Speeding up text file parser (BLAST tabular format)

Fredrik Boulund via Digitalmars-d-learn digitalmars-d-learn at puremagic.com
Mon Sep 14 07:54:32 PDT 2015


On Monday, 14 September 2015 at 14:40:29 UTC, H. S. Teoh wrote:
> If performance is a problem, the first thing I'd recommend is 
> to use a profiler to find out where the hotspots are. (More 
> often than not, I have found that the hotspots are not where I 
> expected them to be; sometimes a 1-line change to an 
> unanticipated hotspot can result in a huge performance boost.)

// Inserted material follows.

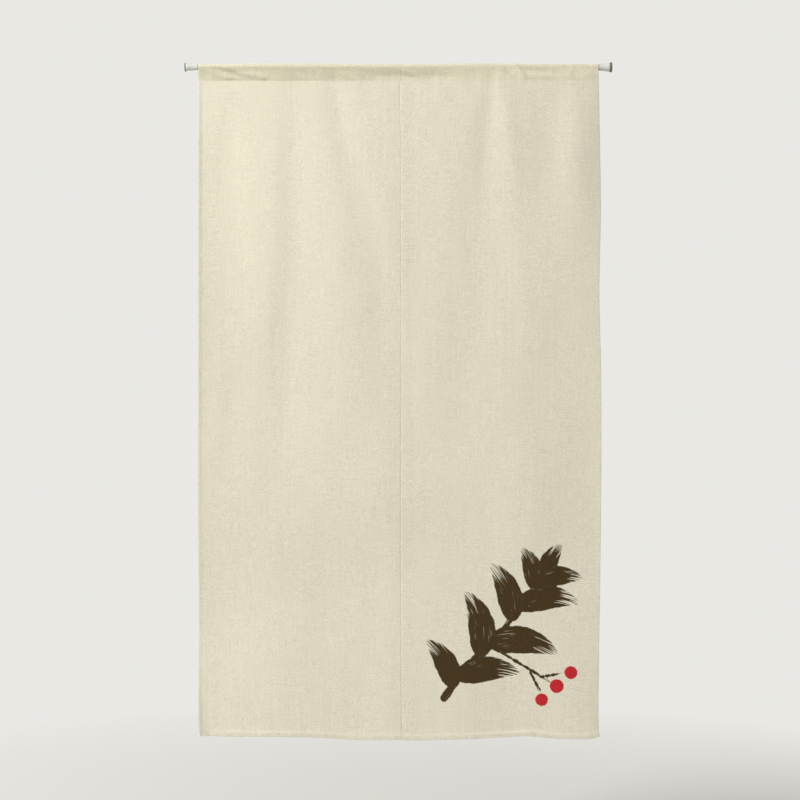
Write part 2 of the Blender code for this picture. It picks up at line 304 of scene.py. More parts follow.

I agree with you on that. I used Python's cProfile module to find 
the performance bottleneck in the Python version I posted, and 
shaved off 8-10 seconds of runtime on an extraneous str.split() I 
had missed.
I tried using the built-in profiler in DMD on the D program but 
to no avail. I couldn't really make any sense of the output other 
than that were enormous amounts of calls to lots of functions I 
couldn't find a way to remove from the code. Here's a paste of 
the trace output from the version I posted in the original post: 
http://dpaste.com/1AXPK9P

> The next thing I'd try is to use gdc instead of dmd. ;-)  IME, 
> code produced by `gdc -O3` is at least 20-30% faster than code 
> produced by `dmd -O -inline`. Sometimes the difference can be 
> up to 40-50%, depending on the kind of code you're compiling.

Yes, it really seems that gdc or ldc is the way to go.